INSTRUCTIONS FOR THE TASK: Copy every line of the data exactly, leaving nothing out.

---

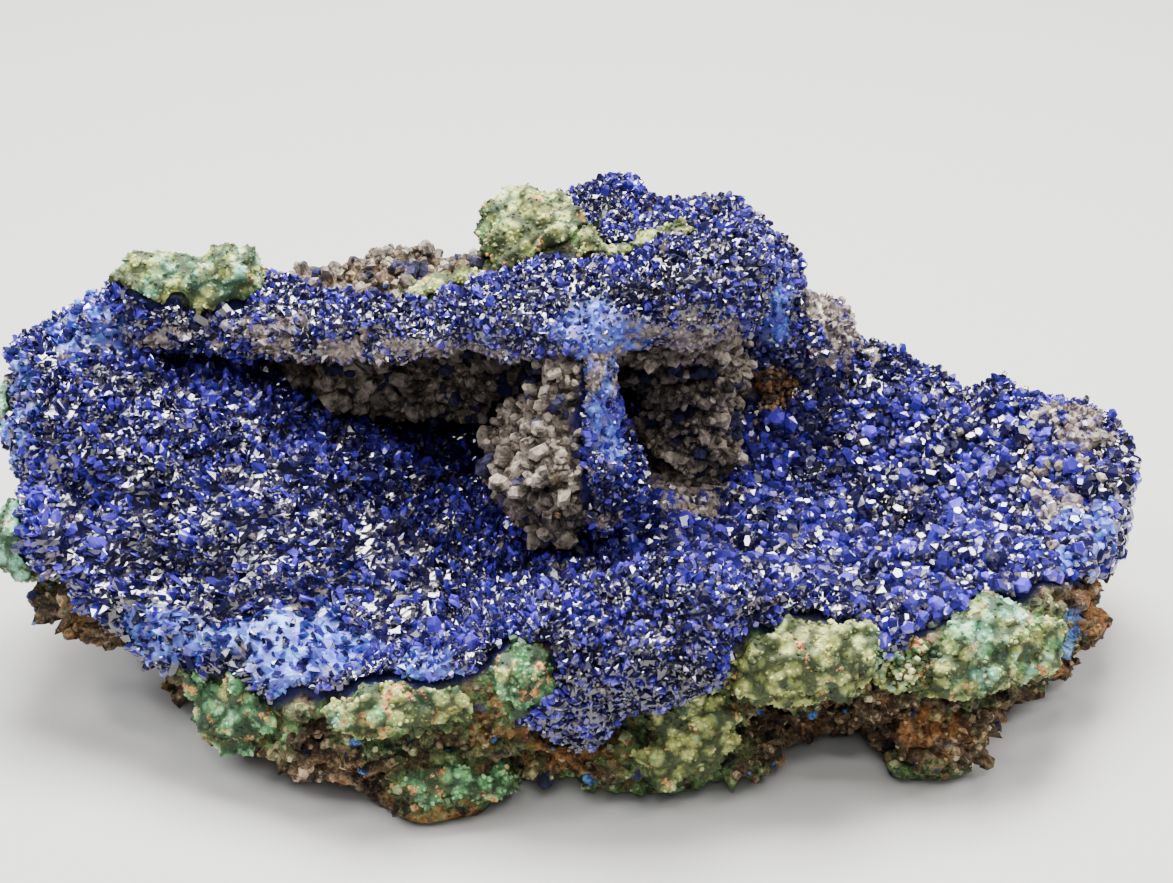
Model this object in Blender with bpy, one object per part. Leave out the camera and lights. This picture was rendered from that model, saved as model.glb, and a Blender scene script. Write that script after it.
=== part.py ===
# An azurite specimen: a vug of brown limonite rock, open to the front and roofed
# by a thin shelf. Azurite crystals line the hollow as one crust, and malachite
# crusts cover the broken edges. X runs along the specimen, Y to its back, Z up.
# Lengths in the tables are in millimetres, and MM turns them into metres.

import math
import random

import bmesh
import bpy
import numpy as np
from mathutils import Euler, Vector, noise
from mathutils.bvhtree import BVHTree

MM = 0.001

# The bowl's lip, from its left end round the front, the right and the back.
LIP = [
    (-53, 0, 33), (-51, -8, 27), (-51, -14, 18), (-42, -18, 15), (-31, -25, 13), (-22, -28, 14),
    (-9, -30, 16), (-4, -28, 20), (3, -27, 21), (10, -26, 22), (20, -26, 20), (27, -25, 18),
    (34, -23, 17), (40, -20, 17), (47, -14, 17), (54, -3, 18), (55, 4, 21), (53, 9, 22),
    (47, 14, 21), (38, 18, 21), (31, 19, 24), (16, 21, 26), (-2, 22, 26), (-22, 21, 27),
    (-40, 16, 29), (-50, 8, 32),
]
# Places on the bowl's inner face, which runs smoothly through them and the lip.
FLOOR = [
    (-46, -2, 30.5), (-45, -10, 22), (-36, -8, 26), (-35, -18, 16), (-26, -14, 19), (-26, -5, 24.5),
    (-25, -22, 14), (-20, -7, 21), (-16, -20, 13), (-12, -15, 15), (-7, -6, 17), (-1, -12, 14.2),
    (7, -4, 15), (12, -10, 15), (19, 3, 12.5), (21, -6, 12.5), (31, -4, 11), (32, -12, 12),
    (41, 0, 13), (29, 10, 16), (39, 9, 17), (48, 6, 18), (16, 12, 14), (-16, 8, 14),
    (-4, 12, 13), (-28, 6, 24),
]
BOWL_CENTRE = (2, -3)
LIP_THICKNESS = 3.0
UNDERSIDE = 1.8  # height of the bowl's underside, which stands on the masses below it
BASE_SHARE = 0.70  # of the lip's reach that the underside has at the ground
SECTORS = 96
FLOOR_RINGS = 16
WALL_RINGS = 8

# Stations along the roof: x, brow's y and lower z, top's y and z, the y and z of the
# foot of the rough curtain that hangs inside behind the brow, the back's y, and the
# height at which the back wall starts.
ROOF = [
    (-51, 2, 30, 4, 32.5, 6, 28, 10, 24),
    (-46, 2, 32, 5, 35, 7, 28, 13, 17),
    (-39, 2, 32.5, 5, 36.5, 7, 28, 16, 9),
    (-32, 1, 32.5, 4, 36, 6, 26.5, 19, 4),
    (-26, -1, 33.5, 3, 36.6, 5, 24, 21, 2),
    (-20, -3, 34.5, 2, 37.4, 6, 22, 22, 2),
    (-14, -5, 36, 1, 38.6, 7, 22, 22, 2),
    (-8, -6, 37, 1, 40, 7, 24, 22, 2),
    (-2, -6, 37, 1, 41, 6, 27, 22, 2),
    (4, -6, 35, 1, 42, 5, 30, 22, 2),
    (9, -5, 36, 1, 43.2, 5, 30, 21, 2),
    (14, -3, 37, 3, 43, 8, 30, 20, 2),
]

# Rounded masses fused to the rock: centre, half sizes, and turn about Z in degrees.
MASSES = {
    "left_shoulder": ((-44, 6, 24), (8, 8, 8), 0),
    "nose": ((11.5, 1, 39.8), (6.4, 6.6, 5), 0),
    "nose_neck": ((12.5, 8, 36), (5.6, 7.4, 6.6), 0),
    "knob": ((-3.6, 8, 40.4), (5, 4.3, 4.4), 20),
    "knob_bead": ((0.4, 4.4, 41.6), (3, 2.8, 2.4), 0),
    "knob_back": ((3, 12, 39.4), (5.8, 3.8, 4), 0),
    "roof_bead": ((-33.6, 5, 37.8), (2.8, 2.8, 2.6), 0),
    "roof_ridge": ((-40, 5, 36.6), (5, 3.2, 2.8), 0),
    "roof_crest": ((-16, 11, 35.4), (6, 3, 2.2), 0),
    "ridge_top": ((14.5, 13, 36), (4.2, 5.6, 6), 0),
    "ridge_middle": ((18.5, 16, 29.4), (4, 4.8, 7), 0),
    "ridge_bump": ((24.5, 16.5, 25.4), (3.6, 3.8, 4.6), 0),
    "ridge_low": ((23, 17, 15.5), (12, 5, 7.5), 0),
    "front_nodule": ((6.5, -25.5, 16.6), (8.6, 5, 5.8), 0),
    "nodule_foot": ((0, -27, 12.6), (4.6, 3.6, 4.4), 0),
    "patch_bulge": ((-5, -28.2, 14.5), (3, 2.6, 4.4), 0),
    "front_slope": ((11, -22, 7), (5.6, 5.6, 6.5), 0),
    "belly": ((7, -20.5, 3.4), (15, 8.4, 4.6), 0),
    "belly_root": ((4, -16, 9), (22, 10, 7), 0),
    "left_foot": ((-13, -27, 2.2), (7, 5.6, 3.8), 14),
    "left_foot_ledge": ((-20, -24.5, 5), (9, 4, 2.4), 26),
    "left_ledge_low": ((-17, -26.5, 7.8), (9, 3.6, 1.7), 12),
    "left_ledge_high": ((-16, -27.6, 11.8), (8, 3, 2.1), 6),
    "left_rim_mass": ((-29, -20, 6.4), (7, 5, 4.6), 40),
    "left_under": ((-36, -9, 7), (7, 8, 7), 30),
    "band_left": ((20, -24.6, 15.2), (8.5, 3.8, 4.2), 0),
    "band_right": ((38.5, -20, 12.6), (11, 4, 4.2), 25),
    "right_root": ((36, -14, 9), (9, 9, 8), 20),
    "right_foot": ((33.6, -22.4, 3.2), (4.8, 4.2, 4.9), 0),
    "right_foot_neck": ((35, -18.5, 8.4), (5.4, 5, 4.6), 0),
    "right_under": ((45, -6, 8), (7, 10, 7), 0),
    "back_foot_left": ((-28, 13, 3.5), (7, 5, 5), 0),
    "back_foot_right": ((28, 13, 3.5), (7, 6, 5), 0),
    "back_ledge_high": ((-18, 20.5, 23), (14, 3.4, 2.8), 4),
    "back_ledge_low": ((4, 20, 11), (15, 3.6, 2.6), -5),
    "back_lump_left": ((-35, 15, 20), (6.5, 4.5, 5.5), 20),
    "back_lump_middle": ((-9, 20.6, 15.4), (5, 3, 4), 0),
    "back_lump_right": ((12, 20, 25), (5.5, 3.6, 5), 0),
    "chip_high": ((-53.6, 0, 27), (2.4, 3.2, 3.4), 0),
    "chip_low": ((-51, -12, 19), (2.6, 3.4, 4), 0),
}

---

FULL ANSWER:
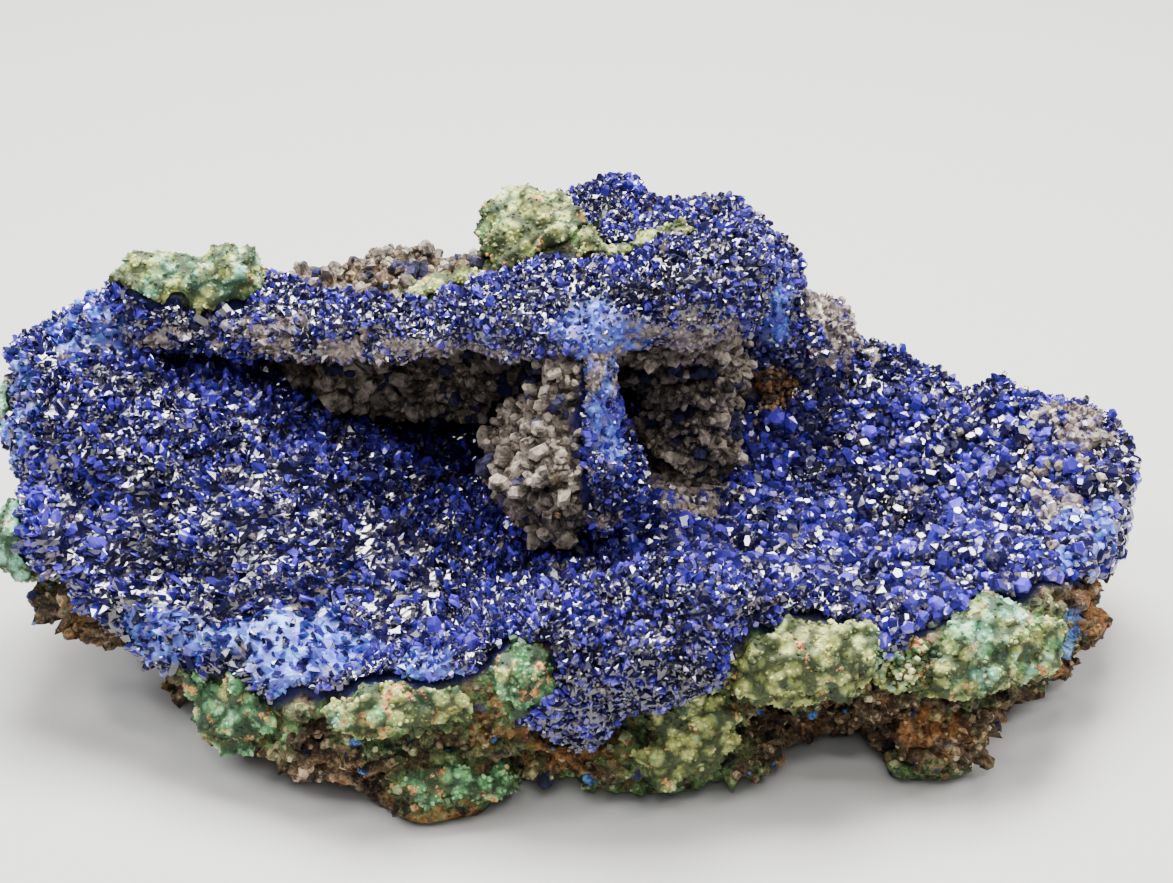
Model this object in Blender with bpy, one object per part. Leave out the camera and lights. This picture was rendered from that model, saved as model.glb, and a Blender scene script. Write that script after it.
=== part.py ===
# An azurite specimen: a vug of brown limonite rock, open to the front and roofed
# by a thin shelf. Azurite crystals line the hollow as one crust, and malachite
# crusts cover the broken edges. X runs along the specimen, Y to its back, Z up.
# Lengths in the tables are in millimetres, and MM turns them into metres.

import math
import random

import bmesh
import bpy
import numpy as np
from mathutils import Euler, Vector, noise
from mathutils.bvhtree import BVHTree

MM = 0.001

# The bowl's lip, from its left end round the front, the right and the back.
LIP = [
    (-53, 0, 33), (-51, -8, 27), (-51, -14, 18), (-42, -18, 15), (-31, -25, 13), (-22, -28, 14),
    (-9, -30, 16), (-4, -28, 20), (3, -27, 21), (10, -26, 22), (20, -26, 20), (27, -25, 18),
    (34, -23, 17), (40, -20, 17), (47, -14, 17), (54, -3, 18), (55, 4, 21), (53, 9, 22),
    (47, 14, 21), (38, 18, 21), (31, 19, 24), (16, 21, 26), (-2, 22, 26), (-22, 21, 27),
    (-40, 16, 29), (-50, 8, 32),
]
# Places on the bowl's inner face, which runs smoothly through them and the lip.
FLOOR = [
    (-46, -2, 30.5), (-45, -10, 22), (-36, -8, 26), (-35, -18, 16), (-26, -14, 19), (-26, -5, 24.5),
    (-25, -22, 14), (-20, -7, 21), (-16, -20, 13), (-12, -15, 15), (-7, -6, 17), (-1, -12, 14.2),
    (7, -4, 15), (12, -10, 15), (19, 3, 12.5), (21, -6, 12.5), (31, -4, 11), (32, -12, 12),
    (41, 0, 13), (29, 10, 16), (39, 9, 17), (48, 6, 18), (16, 12, 14), (-16, 8, 14),
    (-4, 12, 13), (-28, 6, 24),
]
BOWL_CENTRE = (2, -3)
LIP_THICKNESS = 3.0
UNDERSIDE = 1.8  # height of the bowl's underside, which stands on the masses below it
BASE_SHARE = 0.70  # of the lip's reach that the underside has at the ground
SECTORS = 96
FLOOR_RINGS = 16
WALL_RINGS = 8

# Stations along the roof: x, brow's y and lower z, top's y and z, the y and z of the
# foot of the rough curtain that hangs inside behind the brow, the back's y, and the
# height at which the back wall starts.
ROOF = [
    (-51, 2, 30, 4, 32.5, 6, 28, 10, 24),
    (-46, 2, 32, 5, 35, 7, 28, 13, 17),
    (-39, 2, 32.5, 5, 36.5, 7, 28, 16, 9),
    (-32, 1, 32.5, 4, 36, 6, 26.5, 19, 4),
    (-26, -1, 33.5, 3, 36.6, 5, 24, 21, 2),
    (-20, -3, 34.5, 2, 37.4, 6, 22, 22, 2),
    (-14, -5, 36, 1, 38.6, 7, 22, 22, 2),
    (-8, -6, 37, 1, 40, 7, 24, 22, 2),
    (-2, -6, 37, 1, 41, 6, 27, 22, 2),
    (4, -6, 35, 1, 42, 5, 30, 22, 2),
    (9, -5, 36, 1, 43.2, 5, 30, 21, 2),
    (14, -3, 37, 3, 43, 8, 30, 20, 2),
]

# Rounded masses fused to the rock: centre, half sizes, and turn about Z in degrees.
MASSES = {
    "left_shoulder": ((-44, 6, 24), (8, 8, 8), 0),
    "nose": ((11.5, 1, 39.8), (6.4, 6.6, 5), 0),
    "nose_neck": ((12.5, 8, 36), (5.6, 7.4, 6.6), 0),
    "knob": ((-3.6, 8, 40.4), (5, 4.3, 4.4), 20),
    "knob_bead": ((0.4, 4.4, 41.6), (3, 2.8, 2.4), 0),
    "knob_back": ((3, 12, 39.4), (5.8, 3.8, 4), 0),
    "roof_bead": ((-33.6, 5, 37.8), (2.8, 2.8, 2.6), 0),
    "roof_ridge": ((-40, 5, 36.6), (5, 3.2, 2.8), 0),
    "roof_crest": ((-16, 11, 35.4), (6, 3, 2.2), 0),
    "ridge_top": ((14.5, 13, 36), (4.2, 5.6, 6), 0),
    "ridge_middle": ((18.5, 16, 29.4), (4, 4.8, 7), 0),
    "ridge_bump": ((24.5, 16.5, 25.4), (3.6, 3.8, 4.6), 0),
    "ridge_low": ((23, 17, 15.5), (12, 5, 7.5), 0),
    "front_nodule": ((6.5, -25.5, 16.6), (8.6, 5, 5.8), 0),
    "nodule_foot": ((0, -27, 12.6), (4.6, 3.6, 4.4), 0),
    "patch_bulge": ((-5, -28.2, 14.5), (3, 2.6, 4.4), 0),
    "front_slope": ((11, -22, 7), (5.6, 5.6, 6.5), 0),
    "belly": ((7, -20.5, 3.4), (15, 8.4, 4.6), 0),
    "belly_root": ((4, -16, 9), (22, 10, 7), 0),
    "left_foot": ((-13, -27, 2.2), (7, 5.6, 3.8), 14),
    "left_foot_ledge": ((-20, -24.5, 5), (9, 4, 2.4), 26),
    "left_ledge_low": ((-17, -26.5, 7.8), (9, 3.6, 1.7), 12),
    "left_ledge_high": ((-16, -27.6, 11.8), (8, 3, 2.1), 6),
    "left_rim_mass": ((-29, -20, 6.4), (7, 5, 4.6), 40),
    "left_under": ((-36, -9, 7), (7, 8, 7), 30),
    "band_left": ((20, -24.6, 15.2), (8.5, 3.8, 4.2), 0),
    "band_right": ((38.5, -20, 12.6), (11, 4, 4.2), 25),
    "right_root": ((36, -14, 9), (9, 9, 8), 20),
    "right_foot": ((33.6, -22.4, 3.2), (4.8, 4.2, 4.9), 0),
    "right_foot_neck": ((35, -18.5, 8.4), (5.4, 5, 4.6), 0),
    "right_under": ((45, -6, 8), (7, 10, 7), 0),
    "back_foot_left": ((-28, 13, 3.5), (7, 5, 5), 0),
    "back_foot_right": ((28, 13, 3.5), (7, 6, 5), 0),
    "back_ledge_high": ((-18, 20.5, 23), (14, 3.4, 2.8), 4),
    "back_ledge_low": ((4, 20, 11), (15, 3.6, 2.6), -5),
    "back_lump_left": ((-35, 15, 20), (6.5, 4.5, 5.5), 20),
    "back_lump_middle": ((-9, 20.6, 15.4), (5, 3, 4), 0),
    "back_lump_right": ((12, 20, 25), (5.5, 3.6, 5), 0),
    "chip_high": ((-53.6, 0, 27), (2.4, 3.2, 3.4), 0),
    "chip_low": ((-51, -12, 19), (2.6, 3.4, 4), 0),
}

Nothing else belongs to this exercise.